===== WORKING DATA =====

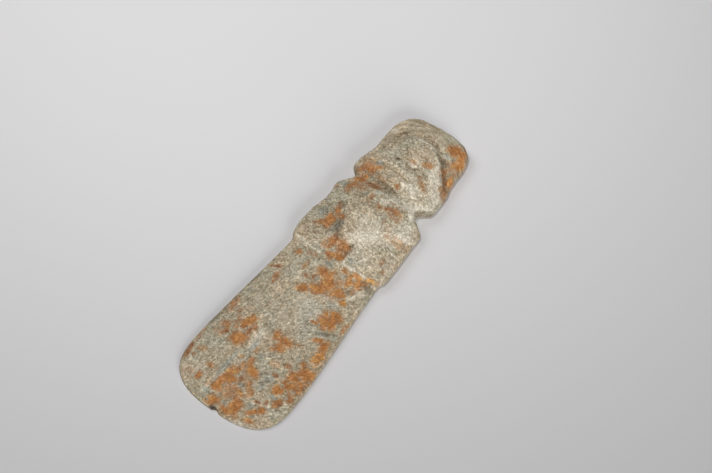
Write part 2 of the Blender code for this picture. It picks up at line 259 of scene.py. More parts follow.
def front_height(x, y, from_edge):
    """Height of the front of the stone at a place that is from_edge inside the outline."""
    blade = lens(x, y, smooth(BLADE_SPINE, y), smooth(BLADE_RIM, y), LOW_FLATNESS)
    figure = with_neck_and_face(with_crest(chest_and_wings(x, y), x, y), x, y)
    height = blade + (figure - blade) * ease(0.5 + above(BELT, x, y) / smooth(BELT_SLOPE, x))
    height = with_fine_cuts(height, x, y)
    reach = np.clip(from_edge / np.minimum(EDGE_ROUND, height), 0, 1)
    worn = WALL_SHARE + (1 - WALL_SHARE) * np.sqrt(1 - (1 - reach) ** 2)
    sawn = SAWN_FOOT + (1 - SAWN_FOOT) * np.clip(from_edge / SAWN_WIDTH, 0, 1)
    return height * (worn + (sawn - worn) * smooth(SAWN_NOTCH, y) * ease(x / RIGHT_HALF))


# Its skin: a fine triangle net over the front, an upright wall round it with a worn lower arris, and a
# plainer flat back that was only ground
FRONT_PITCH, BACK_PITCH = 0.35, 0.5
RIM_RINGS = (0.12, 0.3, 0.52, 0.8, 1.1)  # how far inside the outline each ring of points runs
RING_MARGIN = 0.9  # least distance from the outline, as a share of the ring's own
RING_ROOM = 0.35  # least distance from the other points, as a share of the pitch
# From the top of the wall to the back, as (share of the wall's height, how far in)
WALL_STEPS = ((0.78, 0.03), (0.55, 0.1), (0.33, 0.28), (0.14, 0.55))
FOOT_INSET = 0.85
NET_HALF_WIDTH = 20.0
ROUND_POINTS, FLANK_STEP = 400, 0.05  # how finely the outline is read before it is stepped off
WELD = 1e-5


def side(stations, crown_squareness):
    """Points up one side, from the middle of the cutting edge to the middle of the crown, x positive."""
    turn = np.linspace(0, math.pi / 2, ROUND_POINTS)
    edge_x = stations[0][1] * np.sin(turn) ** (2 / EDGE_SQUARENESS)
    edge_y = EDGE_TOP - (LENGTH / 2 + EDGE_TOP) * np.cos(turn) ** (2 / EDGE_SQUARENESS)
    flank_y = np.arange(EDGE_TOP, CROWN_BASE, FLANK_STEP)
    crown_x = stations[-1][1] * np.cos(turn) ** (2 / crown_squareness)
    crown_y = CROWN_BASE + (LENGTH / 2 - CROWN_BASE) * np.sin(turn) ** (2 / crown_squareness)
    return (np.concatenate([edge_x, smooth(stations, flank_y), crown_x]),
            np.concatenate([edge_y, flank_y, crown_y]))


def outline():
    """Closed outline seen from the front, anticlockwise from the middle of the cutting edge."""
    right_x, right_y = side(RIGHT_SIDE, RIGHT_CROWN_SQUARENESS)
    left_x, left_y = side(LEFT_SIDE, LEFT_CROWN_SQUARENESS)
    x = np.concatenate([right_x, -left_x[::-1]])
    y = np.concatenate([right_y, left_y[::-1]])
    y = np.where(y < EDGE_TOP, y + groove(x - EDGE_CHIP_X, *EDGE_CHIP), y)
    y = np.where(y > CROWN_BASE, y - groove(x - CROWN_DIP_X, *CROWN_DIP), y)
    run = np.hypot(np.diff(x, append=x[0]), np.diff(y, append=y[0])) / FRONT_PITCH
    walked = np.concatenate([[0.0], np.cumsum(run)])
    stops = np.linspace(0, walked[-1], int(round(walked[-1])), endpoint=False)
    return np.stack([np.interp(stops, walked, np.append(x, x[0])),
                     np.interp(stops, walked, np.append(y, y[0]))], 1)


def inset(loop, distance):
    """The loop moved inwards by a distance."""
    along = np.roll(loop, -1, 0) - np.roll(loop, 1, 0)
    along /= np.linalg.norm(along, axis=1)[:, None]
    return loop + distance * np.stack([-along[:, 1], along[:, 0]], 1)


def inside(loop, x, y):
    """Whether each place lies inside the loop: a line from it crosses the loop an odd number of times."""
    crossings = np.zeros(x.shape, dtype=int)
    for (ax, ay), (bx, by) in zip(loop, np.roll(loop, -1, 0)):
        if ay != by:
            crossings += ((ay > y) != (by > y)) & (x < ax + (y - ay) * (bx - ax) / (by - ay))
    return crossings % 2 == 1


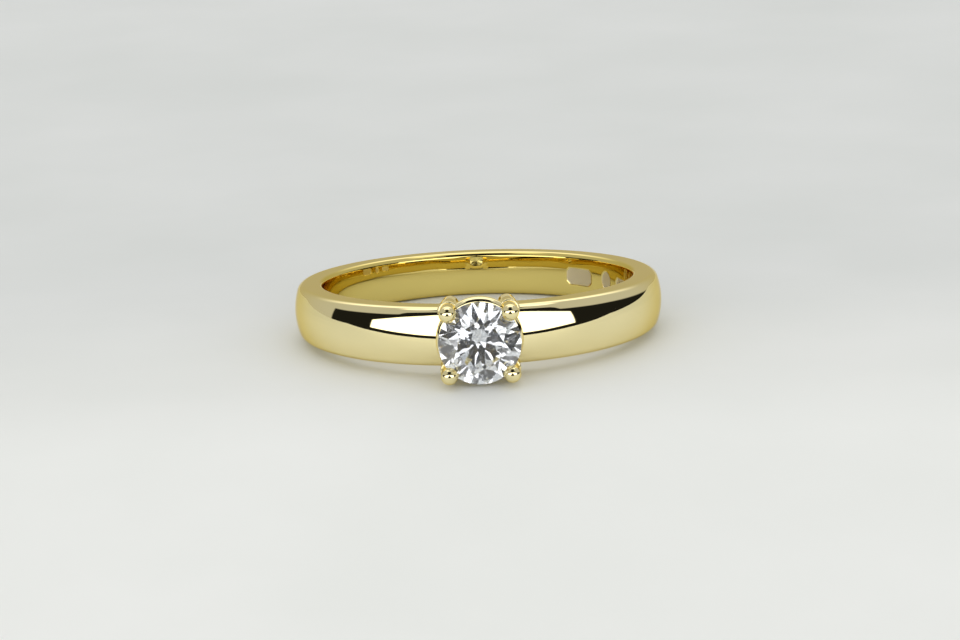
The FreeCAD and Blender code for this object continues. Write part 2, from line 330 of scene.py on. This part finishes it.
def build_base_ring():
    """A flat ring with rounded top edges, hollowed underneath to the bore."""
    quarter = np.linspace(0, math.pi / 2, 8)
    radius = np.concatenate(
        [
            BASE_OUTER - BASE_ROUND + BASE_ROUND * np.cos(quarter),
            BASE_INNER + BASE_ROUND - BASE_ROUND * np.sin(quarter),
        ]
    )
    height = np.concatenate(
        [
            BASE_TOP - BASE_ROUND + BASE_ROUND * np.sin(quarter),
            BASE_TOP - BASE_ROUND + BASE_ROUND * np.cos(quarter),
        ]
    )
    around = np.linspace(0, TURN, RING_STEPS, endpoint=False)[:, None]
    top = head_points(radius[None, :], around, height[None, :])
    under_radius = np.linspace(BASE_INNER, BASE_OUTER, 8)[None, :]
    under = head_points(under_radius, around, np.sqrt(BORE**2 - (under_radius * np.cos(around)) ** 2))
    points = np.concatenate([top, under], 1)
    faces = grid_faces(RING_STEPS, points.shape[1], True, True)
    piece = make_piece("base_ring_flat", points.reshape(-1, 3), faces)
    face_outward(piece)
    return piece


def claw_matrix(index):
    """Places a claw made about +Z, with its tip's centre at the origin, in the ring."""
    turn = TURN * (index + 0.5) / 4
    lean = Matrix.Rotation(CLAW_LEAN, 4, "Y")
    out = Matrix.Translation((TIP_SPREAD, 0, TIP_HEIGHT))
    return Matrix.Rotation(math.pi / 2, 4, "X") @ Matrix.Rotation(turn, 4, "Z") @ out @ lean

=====

-- WORK TO COMPLETE --
Return the whole listing exactly.

-- RESULT OF THIS TASK --
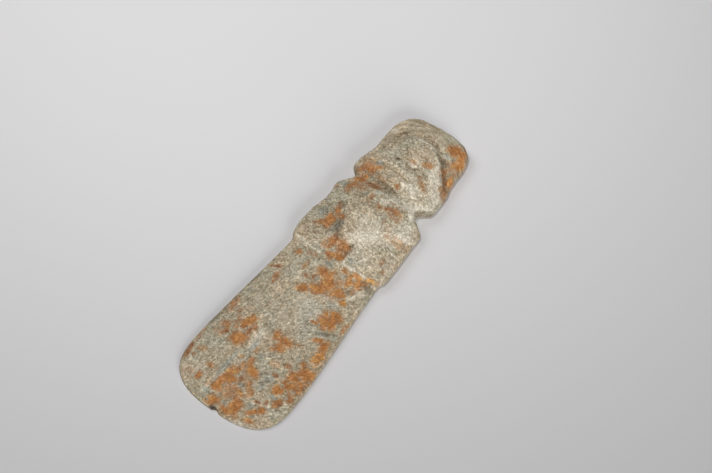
Write part 2 of the Blender code for this picture. It picks up at line 259 of scene.py. More parts follow.
def front_height(x, y, from_edge):
    """Height of the front of the stone at a place that is from_edge inside the outline."""
    blade = lens(x, y, smooth(BLADE_SPINE, y), smooth(BLADE_RIM, y), LOW_FLATNESS)
    figure = with_neck_and_face(with_crest(chest_and_wings(x, y), x, y), x, y)
    height = blade + (figure - blade) * ease(0.5 + above(BELT, x, y) / smooth(BELT_SLOPE, x))
    height = with_fine_cuts(height, x, y)
    reach = np.clip(from_edge / np.minimum(EDGE_ROUND, height), 0, 1)
    worn = WALL_SHARE + (1 - WALL_SHARE) * np.sqrt(1 - (1 - reach) ** 2)
    sawn = SAWN_FOOT + (1 - SAWN_FOOT) * np.clip(from_edge / SAWN_WIDTH, 0, 1)
    return height * (worn + (sawn - worn) * smooth(SAWN_NOTCH, y) * ease(x / RIGHT_HALF))


# Its skin: a fine triangle net over the front, an upright wall round it with a worn lower arris, and a
# plainer flat back that was only ground
FRONT_PITCH, BACK_PITCH = 0.35, 0.5
RIM_RINGS = (0.12, 0.3, 0.52, 0.8, 1.1)  # how far inside the outline each ring of points runs
RING_MARGIN = 0.9  # least distance from the outline, as a share of the ring's own
RING_ROOM = 0.35  # least distance from the other points, as a share of the pitch
# From the top of the wall to the back, as (share of the wall's height, how far in)
WALL_STEPS = ((0.78, 0.03), (0.55, 0.1), (0.33, 0.28), (0.14, 0.55))
FOOT_INSET = 0.85
NET_HALF_WIDTH = 20.0
ROUND_POINTS, FLANK_STEP = 400, 0.05  # how finely the outline is read before it is stepped off
WELD = 1e-5


def side(stations, crown_squareness):
    """Points up one side, from the middle of the cutting edge to the middle of the crown, x positive."""
    turn = np.linspace(0, math.pi / 2, ROUND_POINTS)
    edge_x = stations[0][1] * np.sin(turn) ** (2 / EDGE_SQUARENESS)
    edge_y = EDGE_TOP - (LENGTH / 2 + EDGE_TOP) * np.cos(turn) ** (2 / EDGE_SQUARENESS)
    flank_y = np.arange(EDGE_TOP, CROWN_BASE, FLANK_STEP)
    crown_x = stations[-1][1] * np.cos(turn) ** (2 / crown_squareness)
    crown_y = CROWN_BASE + (LENGTH / 2 - CROWN_BASE) * np.sin(turn) ** (2 / crown_squareness)
    return (np.concatenate([edge_x, smooth(stations, flank_y), crown_x]),
            np.concatenate([edge_y, flank_y, crown_y]))


def outline():
    """Closed outline seen from the front, anticlockwise from the middle of the cutting edge."""
    right_x, right_y = side(RIGHT_SIDE, RIGHT_CROWN_SQUARENESS)
    left_x, left_y = side(LEFT_SIDE, LEFT_CROWN_SQUARENESS)
    x = np.concatenate([right_x, -left_x[::-1]])
    y = np.concatenate([right_y, left_y[::-1]])
    y = np.where(y < EDGE_TOP, y + groove(x - EDGE_CHIP_X, *EDGE_CHIP), y)
    y = np.where(y > CROWN_BASE, y - groove(x - CROWN_DIP_X, *CROWN_DIP), y)
    run = np.hypot(np.diff(x, append=x[0]), np.diff(y, append=y[0])) / FRONT_PITCH
    walked = np.concatenate([[0.0], np.cumsum(run)])
    stops = np.linspace(0, walked[-1], int(round(walked[-1])), endpoint=False)
    return np.stack([np.interp(stops, walked, np.append(x, x[0])),
                     np.interp(stops, walked, np.append(y, y[0]))], 1)


def inset(loop, distance):
    """The loop moved inwards by a distance."""
    along = np.roll(loop, -1, 0) - np.roll(loop, 1, 0)
    along /= np.linalg.norm(along, axis=1)[:, None]
    return loop + distance * np.stack([-along[:, 1], along[:, 0]], 1)


def inside(loop, x, y):
    """Whether each place lies inside the loop: a line from it crosses the loop an odd number of times."""
    crossings = np.zeros(x.shape, dtype=int)
    for (ax, ay), (bx, by) in zip(loop, np.roll(loop, -1, 0)):
        if ay != by:
            crossings += ((ay > y) != (by > y)) & (x < ax + (y - ay) * (bx - ax) / (by - ay))
    return crossings % 2 == 1


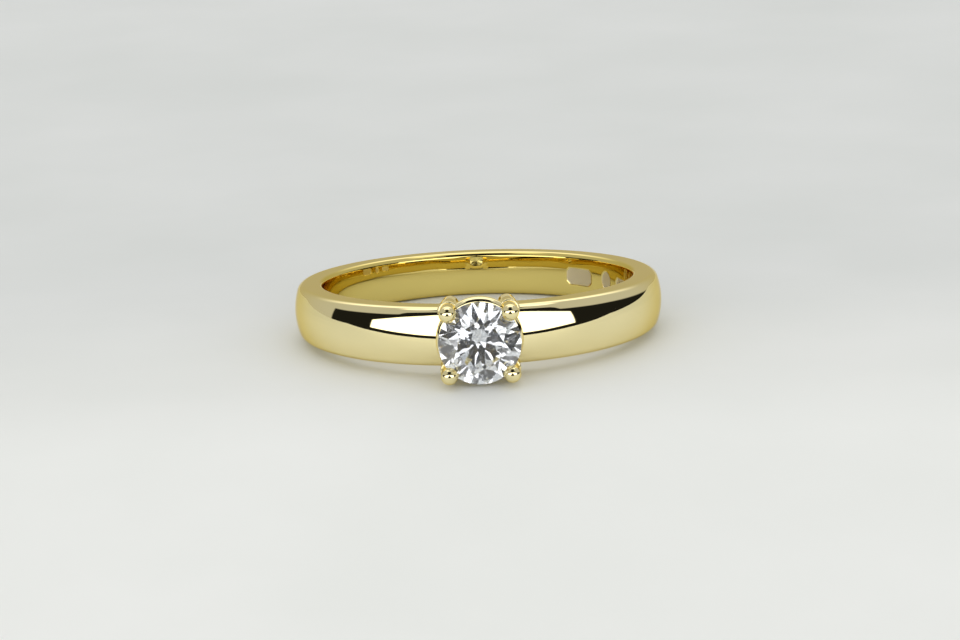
The FreeCAD and Blender code for this object continues. Write part 2, from line 330 of scene.py on. This part finishes it.
def build_base_ring():
    """A flat ring with rounded top edges, hollowed underneath to the bore."""
    quarter = np.linspace(0, math.pi / 2, 8)
    radius = np.concatenate(
        [
            BASE_OUTER - BASE_ROUND + BASE_ROUND * np.cos(quarter),
            BASE_INNER + BASE_ROUND - BASE_ROUND * np.sin(quarter),
        ]
    )
    height = np.concatenate(
        [
            BASE_TOP - BASE_ROUND + BASE_ROUND * np.sin(quarter),
            BASE_TOP - BASE_ROUND + BASE_ROUND * np.cos(quarter),
        ]
    )
    around = np.linspace(0, TURN, RING_STEPS, endpoint=False)[:, None]
    top = head_points(radius[None, :], around, height[None, :])
    under_radius = np.linspace(BASE_INNER, BASE_OUTER, 8)[None, :]
    under = head_points(under_radius, around, np.sqrt(BORE**2 - (under_radius * np.cos(around)) ** 2))
    points = np.concatenate([top, under], 1)
    faces = grid_faces(RING_STEPS, points.shape[1], True, True)
    piece = make_piece("base_ring_flat", points.reshape(-1, 3), faces)
    face_outward(piece)
    return piece


def claw_matrix(index):
    """Places a claw made about +Z, with its tip's centre at the origin, in the ring."""
    turn = TURN * (index + 0.5) / 4
    lean = Matrix.Rotation(CLAW_LEAN, 4, "Y")
    out = Matrix.Translation((TIP_SPREAD, 0, TIP_HEIGHT))
    return Matrix.Rotation(math.pi / 2, 4, "X") @ Matrix.Rotation(turn, 4, "Z") @ out @ lean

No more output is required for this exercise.